During mining, your Bitcoin mining hardware runs a cryptographic hashing function (two rounds of SHA256) on what is called a block header. For each new hash that is tried, the mining software will use a different number as the random element of the block header, this number is called the nonce

Security of the Network

Bitcoin mining is decentralized. Anyone with an internet connection and the proper hardware can participate. The security of the Bitcoin network depends on this decentralization since the Bitcoin network makes decisions based on consensus. If there is disagreement about whether a block should be included in the block chain, the decision is effectively made by a simple majority consensus, that is, if greater than half of the mining power agrees.

Block Reward

The amount of new bitcoin released with each mined block is called the block reward. The block reward is halved every 210,000 blocks, or roughly every four years. The block reward started at 50 bitcoin in 2009, and is now 25 bitcoin in 2014. This diminishing block reward will result in a total release of bitcoin that approaches 21 million.

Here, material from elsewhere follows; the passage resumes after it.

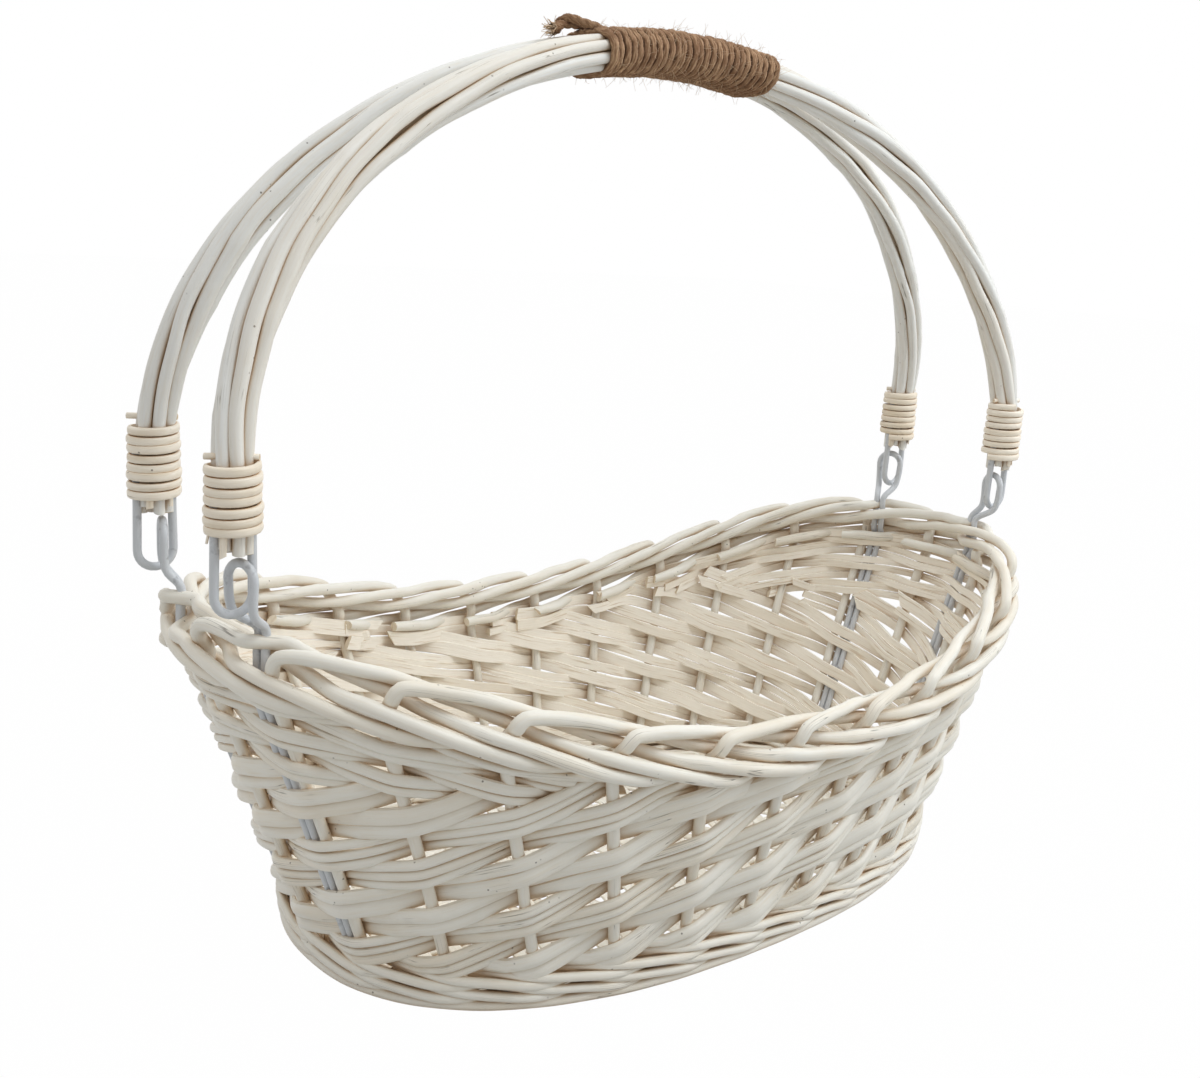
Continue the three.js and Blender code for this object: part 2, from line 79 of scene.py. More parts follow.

According to current Bitcoin protocol, 21 million is the cap and no more will be mined after that number has been attained.

Mining Difficulty

How hard is it to mine Bitcoins? Well, that depends on how much effort is being put into mining across the network. Following the protocol laid out in the software, the Bitcoin network automatically adjusts the difficulty of the mining every 2016 blocks, or roughly every two weeks. It adjusts itself with the aim of keeping the rate of block discovery constant. Thus if more computational power is employed in mining, then the difficulty will adjust upwards to make mining harder.